Every week between now and January 15, when the nominations are announced, Vulture will consult its crystal ball to determine the changing fortunes in this year's Oscar race. Check back every Friday for our Oscar Futures column, when we'll let you in on insider gossip, confer with other awards-season pundits, and track industry buzz to figure out who's up, who's down, and who's currently leading the race for a coveted Oscar nomination.
Gone Girl. This twisty picture — which shifts tones midway through, moving from detective thriller to pitch-black comedy — lack the sort of moral uplift that Oscar voters usually want from a Best Picture candidate. Still, reviews are sterling, and a surplus of talking points will keep it in the Oscar conversation all season.
Men, Women & Children. Jason Reitman was nominated for four Academy Awards before he even turned 35, but his new digital-panic drama has critics reaching for the sharpened knife emoji: It's polling under 40 percent at Rotten Tomatoes.
Christopher Nolan, Interstellar. The Academy has historically been resistant to rewarding sci-fi, but after Gravity got tantalizingly close to the big prize last year, could Interstellar go all the way? Certainly, the new trailer for Christopher Nolan's epic promises a marriage of special effects and emotion that could prove potent in an awards season that still has no clear frontrunner.
Paul Thomas Anderson, Inherent Vice. The amazing trailer for Anderson's zonked-out detective story promises high jinks and a lighter tone than Anderson has lately employed, but it doesn't immediately suggest an awards vehicle. We'll know more in the next few days when it debuts at the New York Film Festival.
Bradley Cooper, American Sniper. Could Bradley Cooper be a late entrant into this stacked Best Actor race? As the taut new trailer for American Sniper reminds us, he adopted an accent and put on 40 pounds to play a morally conflicted sniper in Clint Eastwood's December drama. Cooper has been nominated twice in two years now, and the third time could be the charm.
Christian Bale, Exodus: Gods and Kings. Cooper's American Hustle co-star Christian Bale cracked the Best Actor derby last year, but after Fox screened a half-hour of Bale's coming biblical epic Exodus for press this week, it seems clear that the film will be more of a box-office play than an awards candidate.
Rosamund Pike, Gone Girl. Oscar loves an ingenue, and though Rosamund Pike has been at this over a decade, Gone Girl is enough of a game-changer that it almost feels like her debut. Rooney Mara scored a Best Actress nod in David Fincher's last film, The Girl With the Dragon Tattoo; Pike, who has a tricky, showy role in that enigmatic vein, ought to follow suit.
Anne Hathaway, Interstellar. In her first major role since winning the Oscar for Les Miserables, Hathaway plays the female lead in one of the most anticipated movies this season … but the previews all suggest a restrained, downbeat performance from her.

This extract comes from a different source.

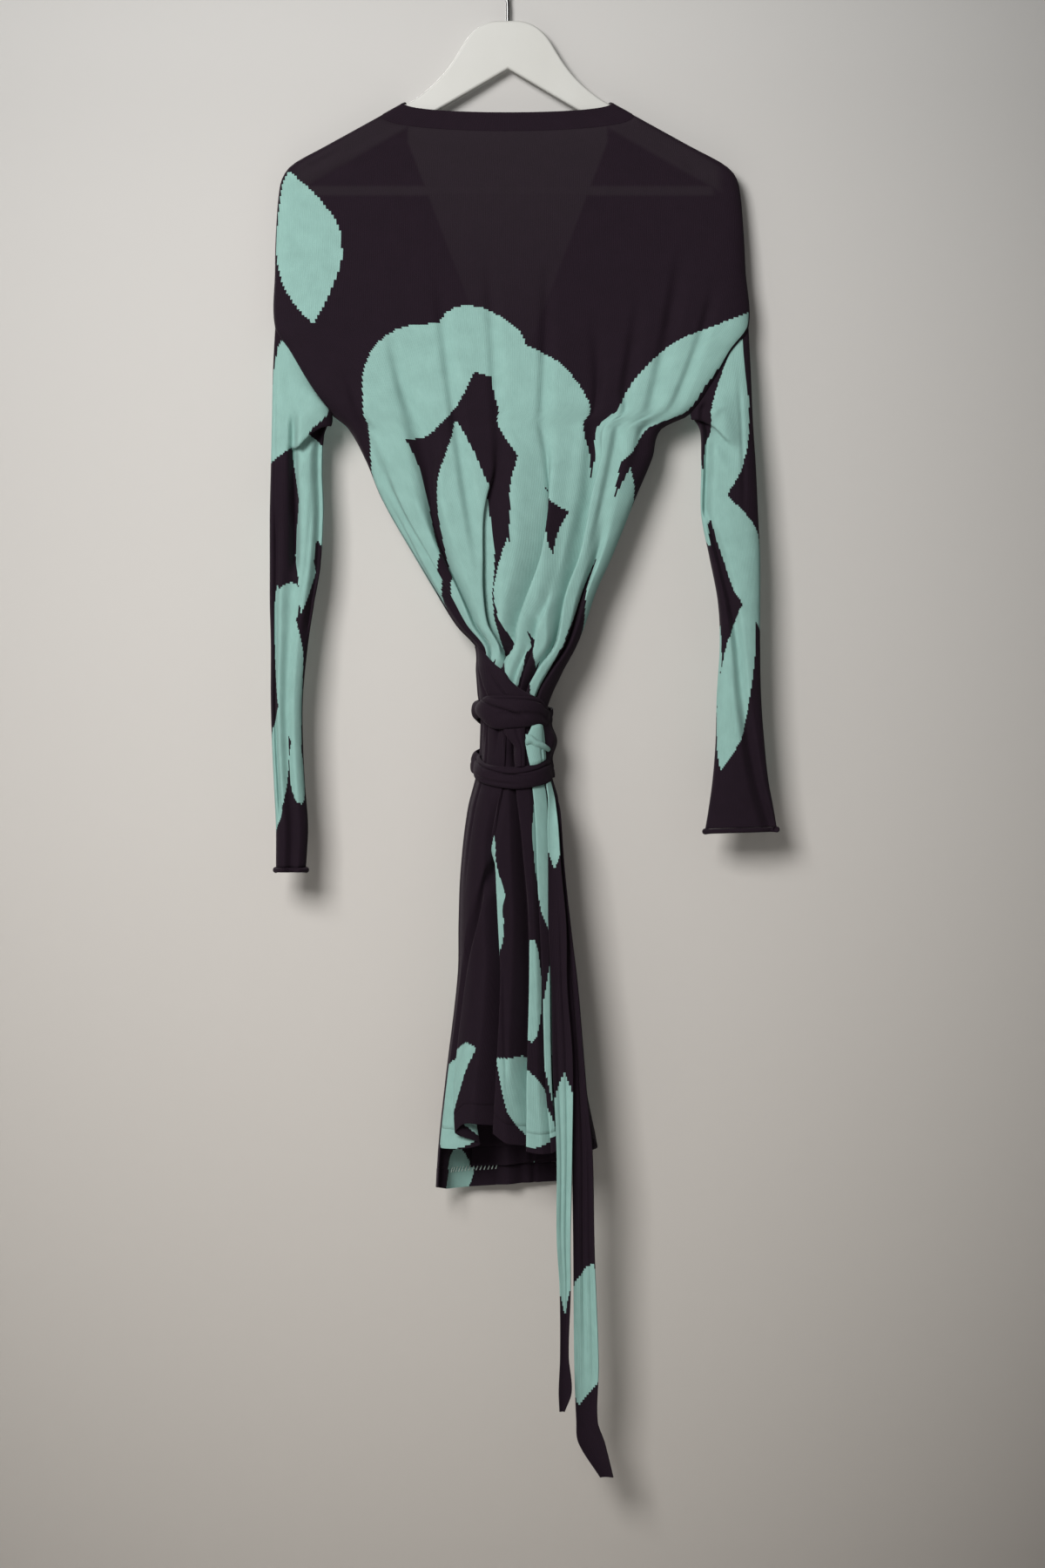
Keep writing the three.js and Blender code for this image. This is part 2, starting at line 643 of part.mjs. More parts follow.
// A hanging tie end with a soft hollow along its middle; it comes out from under the lower turn
function makeTie(name, finish, strand, turns, foot, rows, hollow) {
  return wall(name, finish, TIE_KNIT, 4, rows, (u, v) => {
    const turn = mix(...turns, u);
    const top = LOWER_WRAP("z", turn) - LOWER_WRAP("height", turn) / 2 - EDGE_SPACE;
    const z = mix(top, foot, v ** TIE_ROW_EASE);
    const cup = hollow * (1 - (2 * u - 1) ** 2);
    const free = new THREE.Vector3(mix(strand("left", z), strand("right", z), u), strand("y", z) + cup, z);
    const held = aroundWaist(turn, z, KNIT / 2 + CLEAR + TIE_KNIT / 2);
    return held.lerp(free, smooth(top, top - TIE_RELEASE, z));
  });
}

function mesh(name, geometry, finish) {
  const piece = new THREE.Mesh(geometry, new THREE.MeshStandardMaterial(finish));
  piece.name = name;
  return piece;
}

// Flat white hanger: bell-shaped head, two sloping arms, round bar and wire hook
function makeHanger() {
  const shape = new THREE.Shape();
  shape.moveTo(-HEAD_HALF, BODY_TOP);
  shape.lineTo(HEAD_HALF, BODY_TOP);
  shape.bezierCurveTo(24, -80, 35, -89, 43.5, -103.5);
  shape.bezierCurveTo(55, -123, 64, -138, ...ARM_START);
  shape.lineTo(...ARM_END);
  shape.quadraticCurveTo(ARM_END[0] + 10, -226, ...ARM_TIP);
  shape.lineTo(...INNER_CORNER);
  shape.lineTo(0, INNER_APEX);
  shape.lineTo(-INNER_CORNER[0], INNER_CORNER[1]);
  shape.lineTo(-ARM_TIP[0], ARM_TIP[1]);
  shape.quadraticCurveTo(-ARM_END[0] - 10, -226, -ARM_END[0], ARM_END[1]);
  shape.lineTo(-ARM_START[0], ARM_START[1]);
  shape.bezierCurveTo(-64, -138, -55, -123, -43.5, -103.5);
  shape.bezierCurveTo(-35, -89, -24, -80, -HEAD_HALF, BODY_TOP);
  const flat = HANGER_THICK - 2 * HANGER_EDGE;
  const body = new THREE.ExtrudeGeometry(shape, {
    depth: flat,
    bevelThickness: HANGER_EDGE,
    bevelSize: HANGER_EDGE,
    bevelOffset: -HANGER_EDGE,
    bevelSegments: 2,
    curveSegments: 7,
  });
  body.translate(0, 0, -flat / 2);
  body.rotateX(Math.PI / 2);

  // the bar's ends are cut to the slope of the arms' inner edges
  const slope = (ARM_TIP[0] - INNER_CORNER[0]) / (INNER_CORNER[1] - ARM_TIP[1]);
  const bar = new THREE.CylinderGeometry(BAR_DIAMETER / 2, BAR_DIAMETER / 2, 2, 12, 1);
  bar.rotateZ(Math.PI / 2);
  const spots = bar.attributes.position;
  for (let k = 0; k < spots.count; k += 1) {
    const z = BAR_HEIGHT + spots.getZ(k);
    const reach = INNER_CORNER[0] + (INNER_CORNER[1] - z) * slope - 2 * SEAM;
    spots.setXYZ(k, Math.sign(spots.getX(k)) * Math.min(reach, BAR_REACH), spots.getY(k), z);
  }

  const centre = -HOOK_RADIUS + WIRE / 2;
  const points = [];
  for (let k = 0; k <= 10; k += 1) {
    const angle = mix(3.5, -0.95, k / 10);
    points.push(new THREE.Vector3(HOOK_RADIUS * Math.cos(angle), 0, centre + HOOK_RADIUS * Math.sin(angle)));
  }
  points.push(new THREE.Vector3(4, 0, -46));
  points.push(new THREE.Vector3(0, 0, -53));
  points.push(new THREE.Vector3(0, 0, -66));
  points.push(new THREE.Vector3(0, 0, BODY_TOP + SEAM));
  const round = new THREE.Shape();
  round.absarc(0, 0, WIRE / 2, 0, 2 * Math.PI, false);
  const wire = new THREE.ExtrudeGeometry(round, {
    steps: 28,
    curveSegments: 5,
    bevelEnabled: false,
    extrudePath: new THREE.CatmullRomCurve3(points, false, "centripetal"),
  });
  return [
    mesh("hanger_body", body, WHITE_LACQUER),
    mesh("hanger_bar", bar, WHITE_LACQUER),
    mesh("hanger_hook", wire, STEEL_WIRE),
  ];
}

const dress = new THREE.Group();
dress.name = "wrap_dress_on_hanger";
dress.add(
  ...makeHanger(),
  ...makeBack(),
  ...makeFront("over", -1, OVERLAP, OVER_EDGE, AUBERGINE),
  ...makeFront("under", 1, 0, UNDER_EDGE, AUBERGINE),
  ...makeSleeve("left", LEFT_SLEEVE, LEFT_SLEEVE_FOLDS, MINT, AUBERGINE),
  ...makeSleeve("right", RIGHT_SLEEVE, RIGHT_SLEEVE_FOLDS, MINT, AUBERGINE, true),
  ...makeWaist(),
  makeTie("tie_short", AUBERGINE, SHORT_TIE, [0.405, 0.445], -1413, 15, 1.5),
  makeTie("tie_long", AUBERGINE, LONG_TIE, [0.455, 0.5], -1478, 16, 2.5),
);

export default dress;
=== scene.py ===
"""Looks of a long-sleeved wrap dress on its hanger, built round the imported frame.

Sizes and tables are millimetres, as in the part's own source; meshes are metres.
"""

import logging
import math
from dataclasses import dataclass, field
from enum import Enum
from typing import Callable

import bmesh
import bpy
import numpy as np
from mathutils import Matrix, Vector


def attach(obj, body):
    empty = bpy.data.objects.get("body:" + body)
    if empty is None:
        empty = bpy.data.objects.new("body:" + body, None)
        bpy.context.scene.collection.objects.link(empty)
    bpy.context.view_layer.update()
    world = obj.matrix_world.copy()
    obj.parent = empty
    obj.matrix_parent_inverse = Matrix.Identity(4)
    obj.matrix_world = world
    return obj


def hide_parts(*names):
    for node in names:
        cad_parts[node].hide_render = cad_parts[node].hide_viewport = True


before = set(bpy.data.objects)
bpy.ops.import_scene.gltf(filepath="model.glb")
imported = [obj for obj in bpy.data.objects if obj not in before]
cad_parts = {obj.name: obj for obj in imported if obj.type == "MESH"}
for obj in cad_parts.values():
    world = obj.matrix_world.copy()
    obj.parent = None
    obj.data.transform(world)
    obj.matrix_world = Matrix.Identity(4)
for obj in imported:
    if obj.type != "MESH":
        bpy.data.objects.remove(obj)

log = logging.getLogger("wrap_dress")

MM = 0.001
NECK_TOP = -158.0
YOKE_END = -225.0
ARMHOLE_TOP = -374.0
UNDERARM = -458.0
WAIST = -722.0
SKIRT_TOP = -770.0
BACK_HEM = -1164.0
SEAM = 0.3
KNIT = 1.2
CLEAR = 1.0
TIE_KNIT = 1.6
BAND = 2.2
OVERLAP = 4.8
LIFT_RAMP = 0.3
EDGE_SPACE = 0.6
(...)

Josh Brolin, Inherent Vice. Brolin has a centerpiece comic moment in the film's first trailer, and we continue to hear buzz that the 46-year-old (nominated in this category once before for Milk) reps Inherent Vice's best awards play.
Tyler Perry, Gone Girl. Yes, Perry is incredibly appealing in Gone Girl, and he can boast the film's biggest laugh line, to boot. Still, without an arc of his own or any scenes that scream "Oscar clip," he's not likely to pose a major threat to this category's more certain candidates.

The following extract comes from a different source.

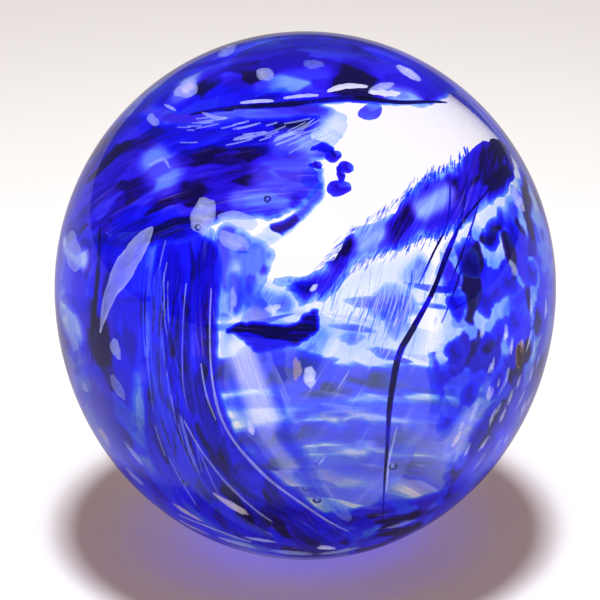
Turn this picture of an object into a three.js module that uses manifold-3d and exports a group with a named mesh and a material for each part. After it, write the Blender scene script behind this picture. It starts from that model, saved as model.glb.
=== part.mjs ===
// Studio-glass paperweight: a clear ball cased over a layer of cobalt and white colour.
// Millimetres, +Z up, origin at the centre of the ground base. The front faces -Y.
//
// The ball is made as the real one is. A clear core carries the colour: thin veils, folds
// pulled out of them, grains of frit and one fine trail. A clear casing closes over it all,
// and core, colour and casing come down through a short neck to the flat ground base.
// Directions on the ball are (azimuth, elevation) in degrees, seen from the centre of its
// widest level: azimuth 0 is the front, +90 is +X, and elevation +90 is the crown.

import * as THREE from 'three';
import { mergeVertices } from 'three/addons/utils/BufferGeometryUtils.js';
import Module from 'manifold-3d';

const wasm = await Module();
wasm.setup();

// ---- Driving dimensions ----

const BALL_RADIUS = 38; // at the widest level
const CROWN_RISE = 39.1; // from the widest level up to the crown
const LOWER_HALF_AXIS = 41.9; // of the lower half, before grinding
const GROUND_OFF = 1.8; // glass ground away under the lower half to make the flat base
const CLEARANCE = 0.3; // between neighbouring bodies of glass
const CASING_WALL = 3.3;
const FOLD_THICKNESS = 0.8; // folds, trail and grains, next to the casing
const VEIL_THICKNESS = 1; // the veils, in the middle
const BAND_THICKNESS = 1.2; // the bands at the back, next to the core
const NECK_RADIUS = 7.5; // of the casing's opening in the base
const COLLAR_WALL = 2.2;

const TURNED_SEGMENTS = 32;
const LEVEL_STEP = 10; // degrees of elevation between the rows of the turned surfaces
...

Julianne Moore, Maps to the Stars. It was touch and go there for a minute, but David Cronenberg assured us that Maps to the Stars would get an Oscar-qualifying run after all, giving Julianne Moore two shots at the gold this year (in addition to her acclaimed Alzheimer's drama Still Alice)
Sienna Miller, American Sniper. The new trailer suggests that Miller will have plenty to do as Bradley Cooper's anguished wife — a nice surprise, since she's got awfully little to do as Mark Ruffalo's anguished wife in another awards vehicle, Foxcatcher.